4) Merge the sorted a and b (using SortedMerge() discussed here) and update the head pointer using headRef. *headRef = SortedMerge(a, b);

    /* Link list node */
    struct node
    {
        int data;
        struct node* next;
    };

    /* function prototypes */
    struct node* SortedMerge(struct node* a, struct node* b);
    void FrontBackSplit(struct node* source,
              struct node** frontRef, struct node** backRef);

    /* sorts the linked list by changing next pointers (not data) */
    void MergeSort(struct node** headRef)
    {
      struct node* head = *headRef;
      struct node* a;
      struct node* b;

      /* Base case -- length 0 or 1 */
      if ((head == NULL) || (head->next == NULL))
      {
        return;
      }

      /* Split head into 'a' and 'b' sublists */
      FrontBackSplit(head, &a, &b); 

      /* Recursively sort the sublists */
      MergeSort(&a);
      MergeSort(&b);

      /* answer = merge the two sorted lists together */
      *headRef = SortedMerge(a, b);
    }

    /* See http://geeksforgeeks.org/?p=3622 for details of this
       function */
    struct node* SortedMerge(struct node* a, struct node* b)
    {
      struct node* result = NULL;

      /* Base cases */
      if (a == NULL)
         return(b);
      else if (b==NULL)
         return(a);

      /* Pick either a or b, and recur */
      if (a->data data)
      {
         result = a;
         result->next = SortedMerge(a->next, b);
      }
      else
      {
         result = b;
         result->next = SortedMerge(a, b->next);
      }
      return(result);
    }

    /* UTILITY FUNCTIONS */
    /* Split the nodes of the given list into front and back halves,
         and return the two lists using the reference parameters.
         If the length is odd, the extra node should go in the front list.
         Uses the fast/slow pointer strategy.  */
    void FrontBackSplit(struct node* source,
              struct node** frontRef, struct node** backRef)
    {
      struct node* fast;
      struct node* slow;
      if (source==NULL || source->next==NULL)
      {
        /* length next;

        /* Advance 'fast' two nodes, and advance 'slow' one node */
        while (fast != NULL)
        {
          fast = fast->next;
          if (fast != NULL)
          {
            slow = slow->next;
            fast = fast->next;
          }
        }

        /* 'slow' is before the midpoint in the list, so split it in two
          at that point. */
        *frontRef = source;
        *backRef = slow->next;
        slow->next = NULL;
      }
    }

    /* Function to print nodes in a given linked list */
    void printList(struct node *node)
    {
      while(node!=NULL)
      {
       printf("%d ", node->data);
       node = node->next;
      }
    }

    /* Function to insert a node at the beginging of the linked list */
    void push(struct node** head_ref, int new_data)
    {
      /* allocate node */
      struct node* new_node =
                (struct node*) malloc(sizeof(struct node));

      /* put in the data  */
      new_node->data  = new_data;

      /* link the old list off the new node */
      new_node->next = (*head_ref);    

      /* move the head to point to the new node */
      (*head_ref)    = new_node;
    } 

    /* Drier program to test above functions*/
    int main()
    {
      /* Start with the empty list */
      struct node* res = NULL;
      struct node* a = NULL;
      struct node* b = NULL; 

      /* Let us create a unsorted linked lists to test the functions
       Created lists shall be a: 2->3->20->5->10->15 */
      push(&a, 15);
      push(&a, 10);
      push(&a, 5);
      push(&a, 20);
      push(&a, 3);
      push(&a, 2); 

      /* Remove duplicates from linked list */
      MergeSort(&a);

      printf("\n Sorted Linked List is: \n");
      printList(a);           

      getchar();
      return 0;
    }

Answer 2

Try imaging all the merges that are performed in a normal merge sort on an array: first, elements are paired up and merged into sorted subarray of length two, then these subarray of length two are paired up and merged into sorted subarray of length four and so on.

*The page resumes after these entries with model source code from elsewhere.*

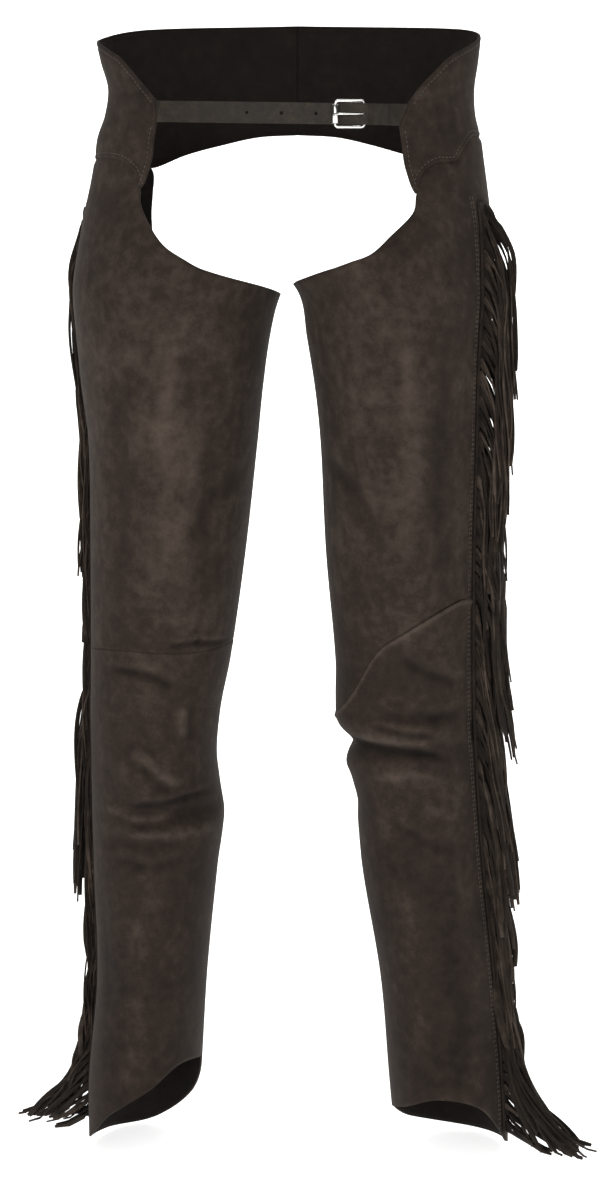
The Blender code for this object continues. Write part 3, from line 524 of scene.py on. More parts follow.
# %% Wear
# Place across the leg's front, height, reach across in millimetres, reach in height, and strength
WORN_PATCHES = {
    "left": [(-0.10, -250, 50, 110, 0.07), (0.25, -150, 40, 60, 0.05), (0.05, -430, 45, 80, 0.05),
             (0.20, -660, 40, 70, 0.05)],
    "right": [(-0.05, -290, 60, 120, 0.10), (-0.30, -430, 40, 70, 0.10), (0.25, -200, 40, 80, 0.07),
              (-0.20, -545, 35, 40, 0.08)],
}
WEAR_AT_REST = 0.46
WEAR_DROPS_BY = 0.10
CREASE_WEAR = 0.10
ROLL_WEAR = 0.35
WELT_WEAR = 1.9


def wear_at(side, height, angle, lifted):
    """How rubbed the hide is, from 0, fully dyed, to 1."""
    turn = math.radians(angle)
    half_x = oval(side, height)[1]
    worn = WEAR_AT_REST - WEAR_DROPS_BY * ease((-300 - height) / 500)
    if math.cos(turn) > 0:
        for across, middle, wide, tall, size in WORN_PATCHES[side]:
            away = (math.sin(turn) - across) * half_x / wide
            worn += size * math.exp(-away**2 - ((height - middle) / tall) ** 2)
    return min(1.0, max(0.0, worn + lifted * CREASE_WEAR))


# %% [markdown]
# Split suede is the flesh side of a cowhide, buffed until its fibres stand up in a short nap. It
# scatters light, so it has no highlight, only a faint sheen, and its drum dye takes unevenly in
# blotches of two or three centimetres. Three noises at three real sizes give blotches, mottling
# and nap, and the wear number pushes the colour lighter or darker.

# %% Suede
BLOTCH = 45 * MM
MOTTLE = 11 * MM
# The real nap is about 0.3 mm, too fine for this picture, so it is drawn at 1.6 mm
NAP = 1.6 * MM


def noise(tree, place, size, detail, roughness=0.5):
    """A noise whose lumps are one real size across."""
    return add_node(tree, "ShaderNodeTexNoise", {
        "Vector": place, "Scale": 1 / size, "Detail": detail, "Roughness": roughness,
    })


def scaled_add(tree, value, amount, base):
    """base + (value - 0.5) * amount, as one node."""
    centred = add_node(tree, "ShaderNodeMath", {0: value, 1: 0.5}, operation="SUBTRACT")
    return add_node(tree, "ShaderNodeMath", {0: centred.outputs[0], 1: amount, 2: base},
                    operation="MULTIPLY_ADD").outputs[0]


def blend_colours(tree, place, stops):
    ramp = add_node(tree, "ShaderNodeValToRGB", {"Fac": place})
    band = ramp.color_ramp
    while len(band.elements) < len(stops):
        band.elements.new(0.5)
    for element, (position, code) in zip(band.elements, stops):
        element.position = position
        element.color = linear(code)
    return ramp.outputs["Color"]


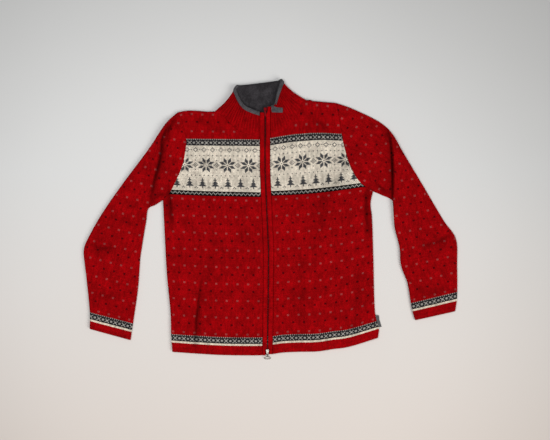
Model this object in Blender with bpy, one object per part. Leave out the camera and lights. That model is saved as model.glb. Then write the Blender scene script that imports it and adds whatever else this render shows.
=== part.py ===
"""A zip-front knitted cardigan with a stand collar, laid flat on a table with its front side up.

Tables and sizes are in millimetres; metres() turns points into Blender's units.
+Z is up, +Y runs from the hem to the collar, and -X is the wearer's right side.
Each piece that a maker sews on is one closed wall of cloth, 0.3 mm clear of its neighbours.
"""
import math

import bmesh
import bpy
import numpy as np

# Cloth, in mm
CLOTH = 2.8
FACING = 2.0
TAPE = 0.8
SEAM = 0.3
FACING_GAP = 0.5
RIM_CLEARANCE = 1.2
LAID = 8.6
THINNEST = 2 * CLOTH + 0.3
SIDE_ROUND = LAID / 2

# Neck and collar, in mm
NECK_CENTRE = (-25.0, 290.0)
NECK_PLATEAU = 90.0
NECK_REACH = 70.0
NECK_RISE = 3.4
RIB_PITCH = 7.0
RIB_HEIGHT = 0.8
RIM_FOLD = 8.0
COLLAR_GAP = 0.35
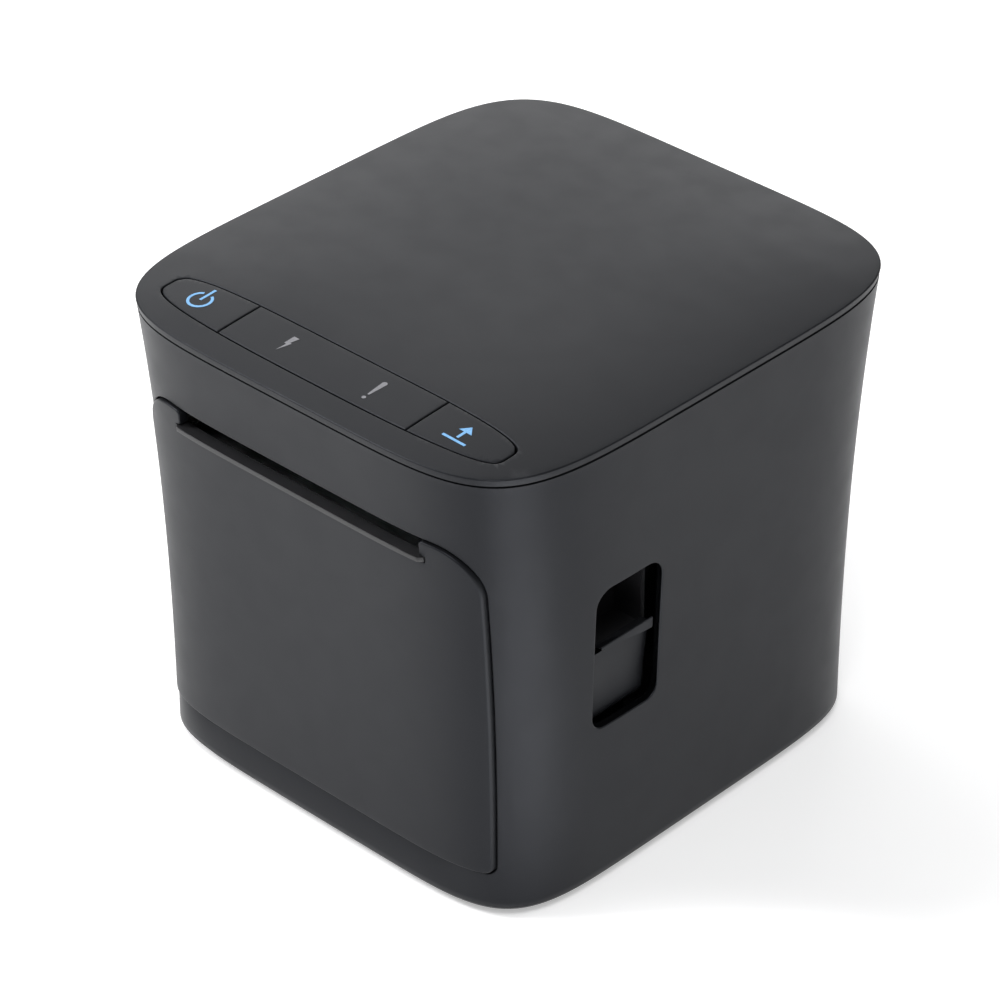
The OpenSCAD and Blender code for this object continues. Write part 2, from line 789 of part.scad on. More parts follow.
module feed_key() {
  color(case_black) {
    difference() {
      key_blank(key_split + key_gap / 2, 70);
      recess(feed_x) feed_mark();
    }
    rod_z(well_z + 0.2, key_z, feed_x, strip_y, 1.8);
  }
}

module status_panel() {
  color(case_black) difference() {
    key_blank(-key_split + key_gap / 2, key_split - key_gap / 2);
    recess(-status_x) bolt_mark();
    recess(status_x) alert_mark();
  }
}

module power_spring() {
  color(steel) translate([power_x, strip_y, well_z + 1]) coil(3.1, 0.25, key_z - well_z - 1, 3);
}

module feed_spring() {
  color(steel) translate([feed_x, strip_y, well_z + 1]) coil(3.1, 0.25, key_z - well_z - 1, 3);
}

module power_symbol() {
  color(symbol_blue) inlay(power_x) power_mark();
}

module feed_symbol() {
  color(symbol_blue) inlay(feed_x) feed_mark();
}

module status_symbols() {
  color(symbol_grey) {
    inlay(-status_x) bolt_mark();
    inlay(status_x) alert_mark();
  }
}

module control_board() {
  color(board_green) difference() {
    span([-54, -68, board_z], [54, -55, board_z + 1.6]);
    for (s = [-1, 1]) rod_z(board_z - 1, board_z + 3, s * 25, strip_y, 1.3);
  }
}

module key_switches() {
  z0 = board_z + 1.6;
  for (x = [power_x, feed_x]) {
    color(trim_black) span([x - 3, strip_y - 3, z0], [x + 3, strip_y + 3, z0 + 1.2]);
    color(steel) rod_z(z0 + 1.2, z0 + 1.5, x, strip_y, 1.6);
  }
}

module status_leds() {
  z0 = board_z + 1.6;
  color([0.9, 0.95, 0.9]) for (s = [-1, 1])
    span([s * status_x - 1, strip_y - 1, z0], [s * status_x + 1, strip_y + 1, z0 + 1]);
}

// ---------- door ----------

module door_panel() {
  w = door_w / 2;
  color(case_black) difference() {
    intersection() {
      difference() {
        case_solid(-door_proud, door_z0 - 2, door_z1 + 2, 12);
        case_solid(2, door_z0 - 3, door_z1 + 3, 12);
      }
      translate([0, -40, 0]) rotate([90, 0, 0]) linear_extrude(height = 50)
        rounded(-w, w, door_z0, door_z1, door_foot_r, door_top_r);
    }
    span([-exit_w / 2, -90, exit_z], [exit_w / 2, -50, door_z1 + 1]);
    span([-exit_w / 2 - 1.6, -90, exit_z - 1.4], [exit_w / 2 + 1.6, -50, exit_z + 0.05]);
  }
}

module exit_lip() {
  w = exit_w / 2 + 1.5;
  color(trim_black) difference() {
    intersection() {
      case_solid(-door_proud - 1, exit_z - 3, exit_z + 2, 1);
      side_plate(-w, w, [[-85, exit_z - 1.3], [-70, exit_z - 1.3], [-70, exit_z - 0.6],
        [-72, exit_z - 0.4], [-85, exit_z + 0.9]]);
    }
    span([-w - 1, -90, exit_z], [w + 1, -60, exit_z + 3]);
    for (s = [-1, 1]) translate([s * (w + 0.4), -76, exit_z - 3]) rotate([0, 0, s * 45])
      cube([3, 3, 8], center = true);
  }
}

// Inner skin of the door: paper guide, platen arms, blade shelf and knuckles.
module door_guide() {
  color(case_black) difference() {
    union() {
      span([-50, hinge_y - 0.5, 26], [50, hinge_y + 1.3, 76]);
      for (x = [-30, 0, 30]) span([x - 1, -67.4, 26], [x + 1, hinge_y, 74]);
      span([-43.6, hinge_y - 0.5, 76], [43.6, -56.5, 84]);
      span([-43.6, -69, 99.1], [43.6, -60, cut_z - 1.4]);
      for (s = [-1, 1]) {
        side_plate(s * 42.8 - 0.8, s * 42.8 + 0.8, [[-67, 76], [-54.8, 84], [-54.8, 96],
          [-58.5, cut_z - 1.4], [-69, cut_z - 1.4], [-69, 90], [-67, 84]]);
        for (x = [s * (knuckle_x - 3.3), s * (knuckle_x + 3.3)]) {
          rod_x(x - 1.5, x + 1.5, hinge_y, hinge_z, 2.2);
          span([x - 1.5, hinge_y - 0.5, hinge_z], [x + 1.5, hinge_y + 1.3, 27]);
        }
      }
    }
    for (s = [-1, 1]) rod_x(s * 42.8 - 2, s * 42.8 + 2, platen_y, platen_z, 4.5);
    rod_x(-50, 50, hinge_y, hinge_z, 1 + fit / 2);
  }
}

module fixed_blade() {
  color(steel) span([-41.9, -68.5, cut_z - 1.4], [41.9, -56.5, cut_z - 0.5]);
}

module hinge_pins() {
  color(steel) for (s = [-1, 1]) rod_x(s * knuckle_x - 4.8, s * knuckle_x + 4.8, hinge_y, hinge_z, 1);
}

// ---------- what is drawn ----------

housing_shell();
top_cover();
base_plate();
rubber_feet();
base_screws();
rear_panel();
power_inlet();
usb_port();
network_port();
drawer_port();
main_board();
board_screws();
paper_bucket();
paper_sensor();
frame_left();
frame_right();
frame_tie();
cover_switch();
head_element();
head_heatsink();
head_pivot();
head_spring();
feed_motor();
motor_pinion();
idler_gear();
idler_axle();
cutter_frame();
cutter_blade();
cutter_motor();
cutter_pinion();
latch_shaft();
latch_hooks();
release_lever();
lever_spring();
finger_pocket();
key_well();
power_key();
feed_key();
power_symbol();
feed_symbol();
status_panel();
status_symbols();
power_spring();
feed_spring();
control_board();
key_switches();
status_leds();
door_panel();
door_guide();
exit_lip();
fixed_blade();
hinge_pins();
platen_shaft();
platen_rubber();
platen_bushes();
platen_gear();
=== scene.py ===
"""Looks of a front-exit receipt printer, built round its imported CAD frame.

Shapes are worked out in millimetres. new_object() turns them into metres.
"""

import json
import math

import bmesh
import bpy
import numpy as np
from mathutils import Matrix, Vector
from mathutils.geometry import delaunay_2d_cdt


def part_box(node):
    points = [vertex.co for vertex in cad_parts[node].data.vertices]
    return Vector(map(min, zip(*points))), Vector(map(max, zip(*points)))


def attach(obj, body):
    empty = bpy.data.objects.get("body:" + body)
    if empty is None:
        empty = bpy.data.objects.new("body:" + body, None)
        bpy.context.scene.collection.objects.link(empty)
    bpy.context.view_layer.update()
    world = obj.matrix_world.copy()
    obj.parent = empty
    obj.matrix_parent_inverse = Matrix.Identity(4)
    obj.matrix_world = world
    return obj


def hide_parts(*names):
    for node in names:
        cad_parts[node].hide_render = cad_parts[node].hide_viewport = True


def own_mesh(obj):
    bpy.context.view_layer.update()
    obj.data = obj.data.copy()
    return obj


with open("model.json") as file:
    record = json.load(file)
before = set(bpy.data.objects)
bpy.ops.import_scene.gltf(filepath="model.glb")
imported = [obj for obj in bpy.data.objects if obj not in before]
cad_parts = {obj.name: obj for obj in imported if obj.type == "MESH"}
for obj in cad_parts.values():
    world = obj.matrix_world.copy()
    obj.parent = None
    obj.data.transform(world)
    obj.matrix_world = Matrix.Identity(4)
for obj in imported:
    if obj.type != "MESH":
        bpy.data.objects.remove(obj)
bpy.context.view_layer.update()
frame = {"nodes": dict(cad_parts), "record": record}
MM = 0.001


def span(node):
    """Low and high corner of a CAD node in millimetres."""
    low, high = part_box(node)
    return np.array(low) / MM, np.array(high) / MM


# ---------- main sizes, in millimetres ----------

COVER_LOW, COVER_HIGH = span("top_cover")
SHELL_LOW, SHELL_HIGH = span("housing_shell")
PLATE_HIGH = span("base_plate")[1]
WALL = 2.5                          # thickness of the case
CROWN = 2.8                         # rise of the cover above its edge
RIM = 2.0                           # height of the cover's rim
FOOT = SHELL_LOW[2]                 # lowest edge of the case
FOOT_R = 1.2                        # rounding of that edge
EDGE = COVER_HIGH[2] - CROWN        # top of the cover's rim
SHELL_TOP = SHELL_HIGH[2]           # the seam under the cover
PLATE_GAP = 0.3                     # between the base plate and the case
FLOOR_Z = PLATE_HIGH[2] + PLATE_GAP

TOP_HALF = COVER_HIGH[:2]           # half width and half depth at the rim
BASE_HALF = PLATE_HIGH[:2] + WALL + PLATE_GAP     # and at the foot
FLARE_POWER = 2.33                  # the higher, the later the walls flare
BASE_SQUARE = 6.33                  # superellipse power of the plan at the foot
TOP_SQUARE = 5.46                   # and at the rim
ROUND = 70.0                        # unrolls the walls: millimetres per radian

DOOR_HALF = 56.5
DOOR_LOW = 13.5
DOOR_HIGH = 109.0
DOOR_TOP_R = 12.0
DOOR_FOOT_R = 2.0
DOOR_PROUD = 0.7                    # the door stands out from the case by this
DOOR_GAP = 0.5
DOOR_THICK = 2.7
SILL = DOOR_LOW - DOOR_GAP          # top of the sill under the door
SETBACK = 1.6                       # the sill's top lies back by this
EXIT_HALF = 40.75                   # half width of the paper exit
EXIT_Z = 104.6                      # top of the lip under the paper exit

STRIP_HALF = 57.2                   # the key strip's half width
STRIP_DEEP = 7.8                    # and half depth
STRIP_Y = -61.8
KEY_SPLIT = 31.7                    # x of the gaps between the keys and the panel
KEY_GAP = 0.4
KEY_X = (-45.3, 43.0)               # x of the power key's and the feed key's stem
KEY_DEEP = 3.4

WINDOW = (-41.2, -18.4, 48.3, 89.5)     # the finger window: y from, to, z from, to
LEVER_FACE = 63.2                   # x of the lever's front, back and nose
LEVER_BACK = 61.4
LEVER_NOSE = 66.3
LEDGE_Z = 72.0                      # top of the lever's finger ledge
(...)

Notice the length of the subarray: 1, 2, 4, and so on, let's call this instep, which doubles in each iteration.

At any point, p points to a list of length instep, q points to a list of length instep or smaller (we may hit the end of the list), and q immediately follows p. They form a pair of subarray as mentioned above. We do a merge on p and q to get a sorted list of length psize + qsize starting from p. We than move p and q to the next pair, and so on. Once we are done with the whole list, we double instep and start merging longer sorted list.